Iran’s head of the controversial morality police has reportedly been suspended after five people were killed amid an intensified protest over the death of Mahsa Amini.

Amini, 22, fell into a coma and died after being arrested by the organisation in national capital Tehran for allegedly not wearing her head scarf well.

Police said she had a heart attack and fell on her own but her father has insisted she had no health problems. The family also alleged she sustained injuries while in custody of the morality police, hinting she was physically assaulted.

Morality police units enforce a dress code in the Islamic republic that demands women wear headscarves in public and bans tight clothing or those which show skin. Such rules have been in effect in Iran since the 1979 Islamic revolution. The Guardian quoted Iranian news outlets as saying that Col Ahmed Mirzaei, the head of the moral security police of Greater Tehran, had been suspended from his role.

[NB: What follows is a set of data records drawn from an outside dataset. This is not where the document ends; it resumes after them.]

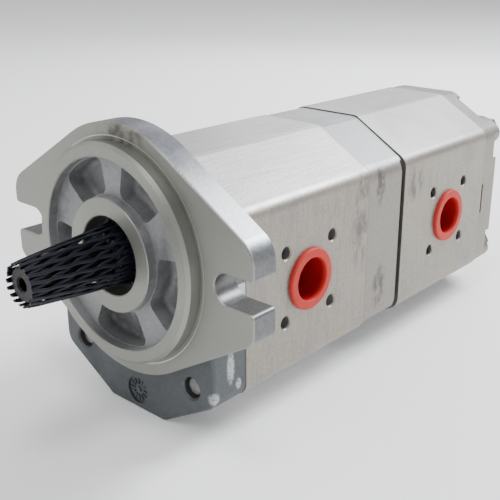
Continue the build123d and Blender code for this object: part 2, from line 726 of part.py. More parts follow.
save(seal_retaining_ring.part, "seal_retaining_ring")


# Protective mesh sleeve: the plain tube that the plastic mesh fills, wider where it meets the bore
with BuildPart() as mesh_sleeve:
    inner_line = [(SLEEVE_START, 6.45), (-38.0, 7.1), (-8.0, 9.75), (-4.0, 9.95), (SLEEVE_END, 10.7)]
    outer_line = [(y, radius + SLEEVE_WALL) for y, radius in reversed(inner_line)]
    with BuildSketch(Plane.YZ):
        with BuildLine():
            Polyline(*inner_line, *outer_line, close=True)
        make_face()
    revolve(axis=Axis.Y)
save(mesh_sleeve.part, "mesh_sleeve")


# Through bolts from the rear cover into the front cover, with their washers
with BuildPart() as through_bolts:
    head_seat = BOLT_SEAT + WASHER_THICKNESS
    with BuildSketch(station(BOLT_TIP)):
        with Locations(*BOLT_PLACES):
            Circle(BOLT_RADIUS)
    extrude(amount=-(head_seat - BOLT_TIP))
    chamfer(through_bolts.edges().filter_by(lambda e: abs(e.center().Y - BOLT_TIP) < 0.01), 0.9)
    with BuildSketch(station(head_seat)):
        with Locations(*BOLT_PLACES):
            RegularPolygon(BOLT_HEAD_RADIUS, 6)
    extrude(amount=-BOLT_HEAD_HEIGHT)
save(through_bolts.part, "through_bolts")

with BuildPart() as bolt_washers:
    with BuildSketch(station(BOLT_SEAT)):
        with Locations(*BOLT_PLACES):
            Circle(WASHER_RADIUS)
            Circle(BOLT_RADIUS + 0.25, mode=Mode.SUBTRACT)
    extrude(amount=-WASHER_THICKNESS)
save(bolt_washers.part, "bolt_washers")


# Two dowels in every joint plane
with BuildPart() as dowel_pins:
    for joint_y in (COVER_END, FRONT_BODY_END, CENTRE_END, REAR_BODY_END):
        with BuildSketch(station(joint_y - DOWEL_HALF_LENGTH)):
            with Locations(*DOWEL_PLACES):
                Circle(DOWEL_RADIUS)
        extrude(amount=-2 * DOWEL_HALF_LENGTH)
save(dowel_pins.part, "dowel_pins")


def make_port_plug(name, side, port_station):
    """A push-in shipping plug: a thin-walled cup with a rounded flange."""
    flange_thickness, cup_depth, floor_thickness = 1.7, 11.0, 1.2
    plug_plane = Plane(
        origin=(side * HALF_WIDTH, port_station, MID_HEIGHT), x_dir=(0, 1, 0), z_dir=(side, 0, 0)
    )
    with BuildPart() as port_plug:
        with BuildSketch(plug_plane):
            Circle(PLUG_FLANGE_RADIUS)
        extrude(amount=flange_thickness)
        outward = Axis((0, 0, 0), (side, 0, 0))
        fillet(port_plug.faces().sort_by(outward)[-1].edges(), 0.8)
        with BuildSketch(plug_plane):
            Circle(PLUG_WALL_RADIUS)
        extrude(amount=-cup_depth)
        with BuildSketch(plug_plane.offset(flange_thickness)):
            Circle(PLUG_CUP_RADIUS)
        extrude(amount=-(flange_thickness + cup_depth - floor_thickness), mode=Mode.SUBTRACT)
        mouth = port_plug.edges().filter_by(GeomType.CIRCLE).filter_by(
            lambda e: abs(e.radius - PLUG_CUP_RADIUS) < 0.01
        )
        fillet(mouth.sort_by(outward)[-1], 0.6)
    save(port_plug.part, name)


for side_name, side in (("left", -1), ("right", 1)):
    for section_name, port_station in zip(("front", "rear"), PORT_STATIONS):
        make_port_plug(f"{section_name}_{side_name}_port_plug", side, port_station)
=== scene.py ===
"""The looks of a tandem hydraulic gear pump: materials, the mesh sleeve, light, floor and camera.

Metres, in the CAD model's frame: the shaft points to -Y and Z is up.
"""

import json
import math
import random

import bmesh
import bpy
from mathutils import Euler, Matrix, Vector


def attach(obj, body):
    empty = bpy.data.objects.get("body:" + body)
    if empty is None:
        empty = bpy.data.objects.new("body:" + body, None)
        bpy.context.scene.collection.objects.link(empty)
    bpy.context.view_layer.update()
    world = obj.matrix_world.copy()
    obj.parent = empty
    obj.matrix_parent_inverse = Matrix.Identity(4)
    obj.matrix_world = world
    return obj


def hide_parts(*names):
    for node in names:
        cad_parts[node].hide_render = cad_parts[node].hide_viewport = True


# Camera
CAMERA_AZIMUTH = math.radians(40.11)
CAMERA_ELEVATION = math.radians(20.08)
CAMERA_ROLL = math.radians(0.61)
CAMERA_PLACE = (0.22415, -0.17617, 0.10655)
CAMERA_LENS = 59.29
CAMERA_SENSOR = 36
CAMERA_SHIFT = (-0.0600, -0.0156)
CAMERA_NEAR = 0.01

# Where finishes, painted highlights and painted shade meet. A pair is where one starts and where it is full.
# A set of four is where it starts, is full, begins to fade and ends.
IN_FRONT_Y = (0.0010, 0.0006)
BELOW_PILOT_FACE_Y = (-0.0053, -0.0050)
RECESS_RADIUS = (0.02115, 0.02145, 0.0360, 0.0363)
BORE_RADIUS = (0.0161, 0.0158)
# Painted highlight: a thin bright ring round the pilot's foot
PILOT_FOOT_HIGHLIGHT_RADIUS = (0.04240, 0.04275, 0.04290, 0.04310)
LOWER_PLATE_Y = (0.0030, 0.0036)
LOWER_PLATE_Z = (-0.022, -0.030)
# Painted highlight on the flange rim's right slope
RIM_HIGHLIGHT_X = (0.024, 0.046, 0.0600, 0.0630)
# Painted shade on the ear ends
EAR_END_X = (0.0642, 0.0648)
# Painted shade inside the ear slots, which the rim highlight also leaves out
EAR_SLOT_Z = (0.0064, 0.0058)
BODY_SIDE_X = (0.0405, 0.0427)
CASTING_SIDE_X = (0.0400, 0.0422)
# Where the body slopes turn darker towards the rear
DARKER_REAR_SLOPE_Y = (0.09, 0.14)
REAR_COVER_Y = (0.190, 0.198)
OILED_SHAFT_Y = (-0.004, -0.007)
RUSTY_STEEL_Y = (0.05, 0.03)
PLUG_FACE_X = 0.0429
PLUG_CUP_DEPTH = (0.0008, -0.0010)

# Turning marks on the front cover
TURNING_PITCH = 0.00032

# Joints between the castings, and how far from each its line of dirt starts and is full
JOINTS = (0.0205, 0.096, 0.1230, 0.1975)
JOINT_LINE = (0.00045, 0.00015)

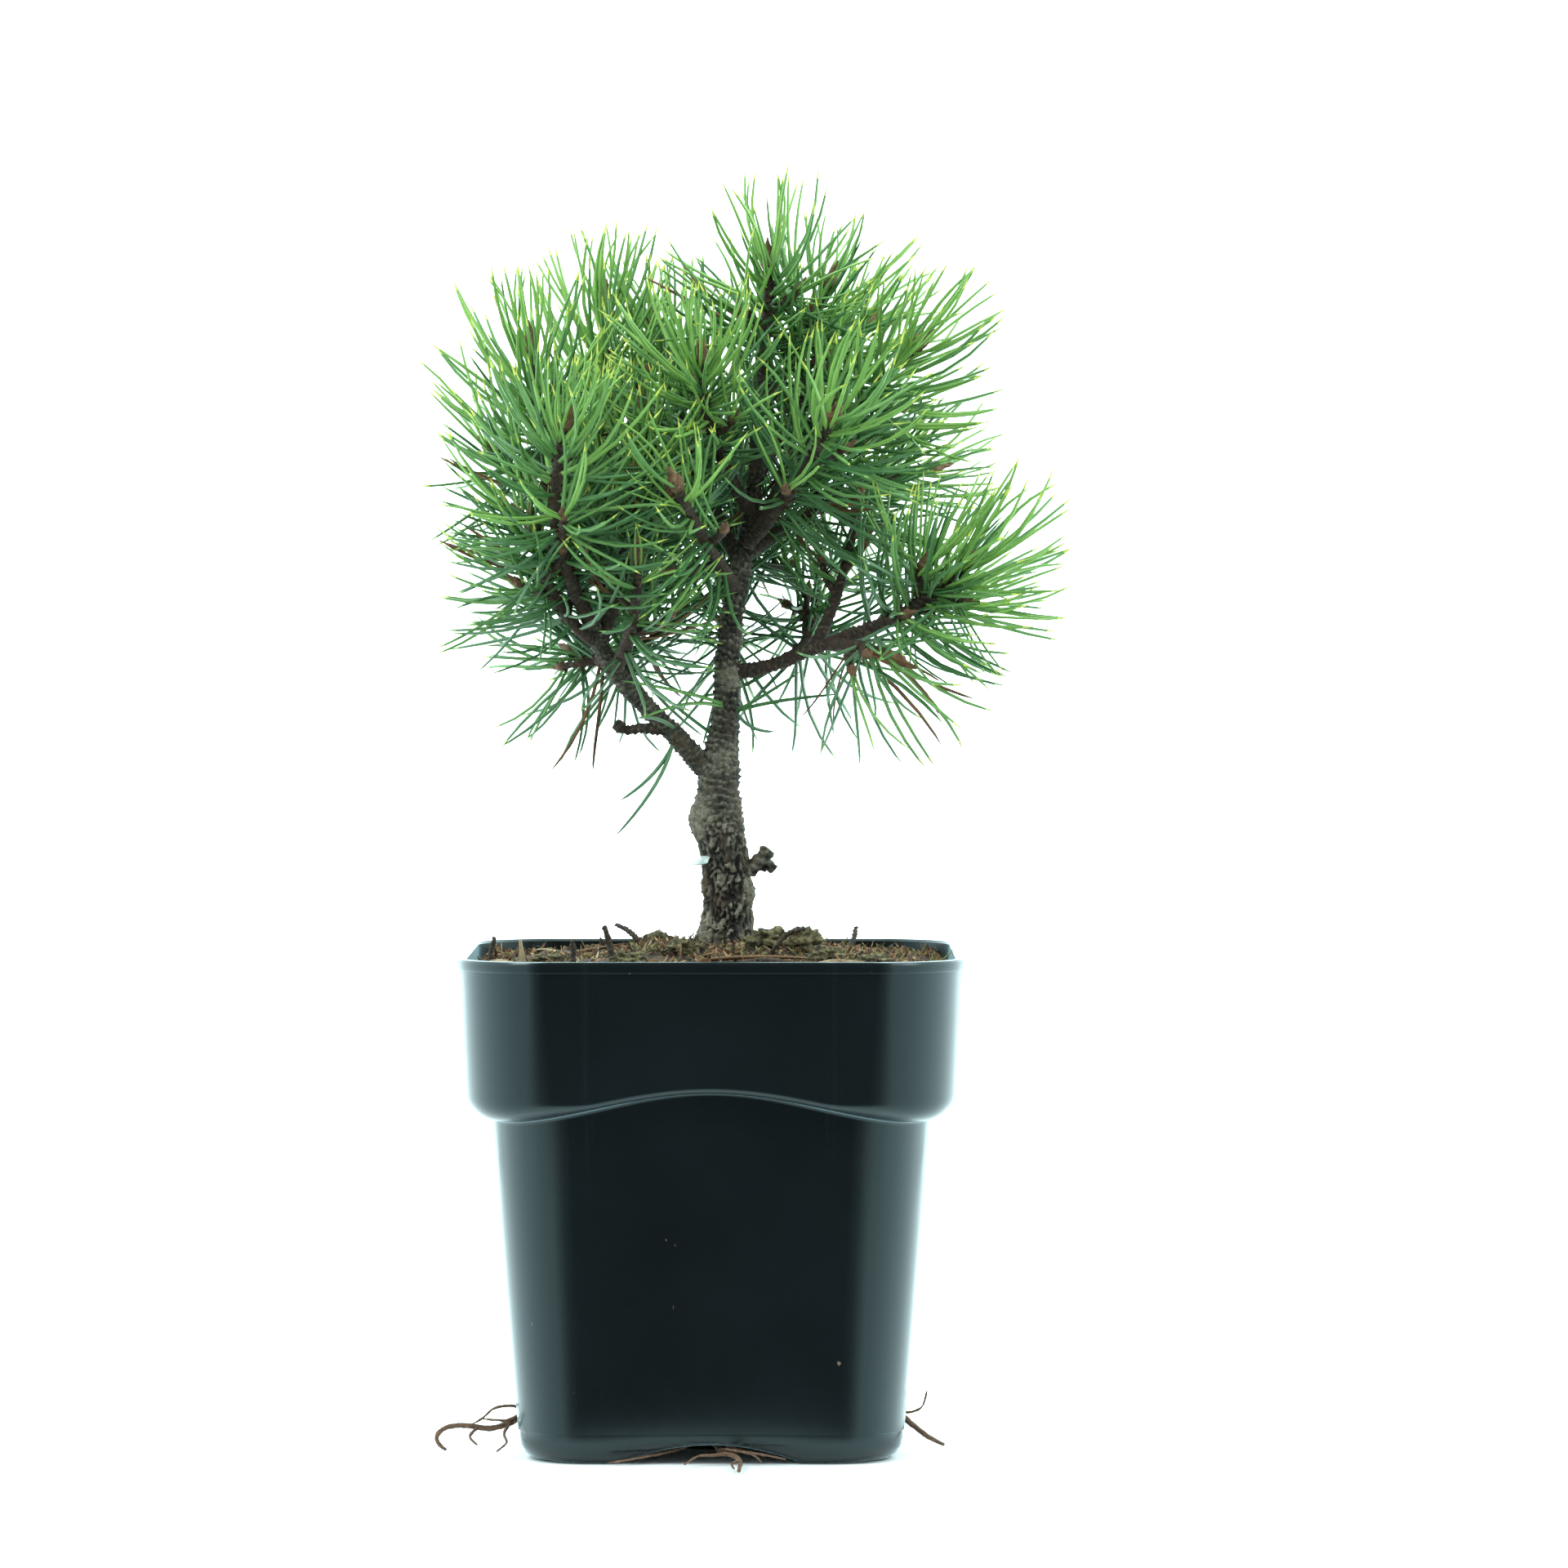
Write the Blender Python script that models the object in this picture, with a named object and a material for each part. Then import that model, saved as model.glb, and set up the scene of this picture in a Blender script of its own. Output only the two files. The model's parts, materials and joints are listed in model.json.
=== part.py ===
"""A young pine with needles in pairs, growing in a square nursery pot.

The frame has its origin under the middle of the pot, on the ground, with +Z up. The side that the pot
and the crown are described from is -Y, and +X is to its right. All sizes are in metres.
"""

import itertools
import math
import random

import bmesh
import bpy
import numpy as np
from mathutils import Matrix, Vector, noise
from mathutils.bvhtree import BVHTree

PART_NAME = "potted_pine"
GAP = 0.0003

# The pot: a square container with a wide band round its top
POT_HEIGHT = 0.150
RIM_WIDTH = 0.150
BAND_FOOT_WIDTH = 0.1455
BODY_TOP_WIDTH = 0.1305
BODY_FOOT_WIDTH = 0.1155
STANDING_WIDTH = 0.103
RIM_CORNER = 0.026
BODY_TOP_CORNER = 0.024
FOOT_CORNER = 0.019
WALL = 0.0015
LIP = 0.0007
LIP_HEIGHT = 0.0035
BAND_FOOT_HEIGHT = 0.1020
# The rounding of the band's lower edge: full at the corners and slight in the middle of each side
BAND_EDGE_CORNER = 0.0070
BAND_EDGE_MIDDLE = 0.0024
BAND_EDGE_BENDS = (60, 30, 0)
WAVE_RISE = 0.009
WAVE_REACH = 0.95
ROUNDING_HEIGHT = 0.010
FLOOR_HEIGHT = 0.0075
ARCH_HEIGHT = 0.0054
ARCH_REACH = 0.53
PAD_RADIUS = 0.014
DRAIN_RADIUS = 0.0045
DRAIN_SPREAD = 0.041
SLOT_WIDTH = 0.008
SLOT_HEIGHT = 0.004
SLOT_SPREAD = 0.030
SLOT_LEVEL = 0.0130
SIDE_STEPS = 8
CORNER_STEPS = 3

# The potting mix, mounded a little round the trunk
SOIL_EDGE_DROP = 0.0050
SOIL_MOUND_HEIGHT = 0.1517
SOIL_SEAT_RADIUS = 0.0125
SOIL_ROUGHNESS = 0.0011

# The trunk: its line as (x, y, z, radius), from the flat cut on the potting mix to the leading shoot
TRUNK_LINE = [
    (0.0045, 0.0000, 0.1520, 0.0092),
    (0.0045, 0.0000, 0.1545, 0.0080),
    (0.0045, 0.0000, 0.1600, 0.0072),
    (0.0038, -0.0010, 0.1780, 0.0068),
    (0.0020, 0.0000, 0.1900, 0.0070),
    (0.0024, 0.0000, 0.2070, 0.0058),
    (0.0040, 0.0000, 0.2200, 0.0043),
    (0.0050, 0.0000, 0.2430, 0.0039),
    (0.0086, 0.0020, 0.2650, 0.0035),
    (0.0128, 0.0060, 0.2890, 0.0029),
    (0.0143, 0.0060, 0.3250, 0.0021),
]
TRUNK_SIDES = 14
# Swellings of the trunk: where, how wide and how far they stand out
TRUNK_SWELLS = [
    ((-0.0050, -0.0010, 0.1890), 0.0100, 0.0024),
    ((0.0120, -0.0020, 0.1690), 0.0070, 0.0018),
    ((-0.0040, -0.0040, 0.1560), 0.0090, 0.0016),
    ((0.0110, 0.0060, 0.1600), 0.0090, 0.0016),
]
KNOB_LINE = [
    (0.0080, -0.0010, 0.1740, 0.0036),
    (0.0145, -0.0020, 0.1765, 0.0030),
    (0.0185, -0.0020, 0.1795, 0.0022),
]

# The boughs, as (x, y, z, radius). The left one turns upwards, so it is two limbs
LEFT_LOWER_LINE = [
    (0.0030, -0.0010, 0.2035, 0.0034),
    (-0.0060, -0.0020, 0.2095, 0.0032),
    (-0.0130, -0.0040, 0.2168, 0.0030),
    (-0.0205, -0.0060, 0.2246, 0.0028),
    (-0.0270, -0.0085, 0.2315, 0.0027),
]
LEFT_UPPER_LINE = [
    (-0.0270, -0.0085, 0.2315, 0.0027),
    (-0.0325, -0.0110, 0.2400, 0.0026),
    (-0.0366, -0.0140, 0.2490, 0.0024),
]
RIGHT_LINE = [
    (0.0050, 0.0000, 0.2330, 0.0020),
    (0.0100, -0.0010, 0.2345, 0.0022),
    (0.0190, -0.0030, 0.2367, 0.0020),
    (0.0280, -0.0050, 0.2400, 0.0018),
    (0.0400, -0.0085, 0.2448, 0.0017),
]
STUB_LINE = [
    (-0.0140, -0.0050, 0.2165, 0.0014),
    (-0.0205, -0.0060, 0.2172, 0.0014),
    (-0.0255, -0.0065, 0.2168, 0.0010),
    (-0.0290, -0.0065, 0.2185, 0.0007),
]
BOUGH_SIDES = 8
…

Amini’s death sparked renewed protests against the country’s strict hijab laws and the morality police that has arrested countless women for not following the Islamic dress code properly.

Protesters came onto the streets once again on Monday with students in several universities holding demonstrations in Tehran and the city of Mashhad, according to various local media reports.

Hundreds of people reportedly chanted slogans against the morality police and some women took off their Hijab in defiance of the local laws.

Protests also erupted in the Kurdistan region where Amini hails from, leading to violence, including smashing car windows and torching rubbish bins, local media reported. Police reportedly used tear gas shells and baton charges to control crowds.

Security forces opened fire on protesters in the city of Saqez in the Kurdish region where two people died. Two others also died in Divandarreh city from “direct fire”, according to Hengaw, a human rights group that covers Iran’s Kurdistan region.

Dozens of people have been reported injured and a fifth person was killed in Dehgolan, also in the country’s Kurdish region.

Amini’s death has also drawn international ire with France and the US demanding accountability from the Iranian government. A spokesperson for the European Union’s foreign policy chief Josep Borrell said Amini’s “unacceptable” death was a “killing”.

Rights groups, including Amnesty, have demanded criminal investigation into “circumstances leading to the suspicious death” of Amini.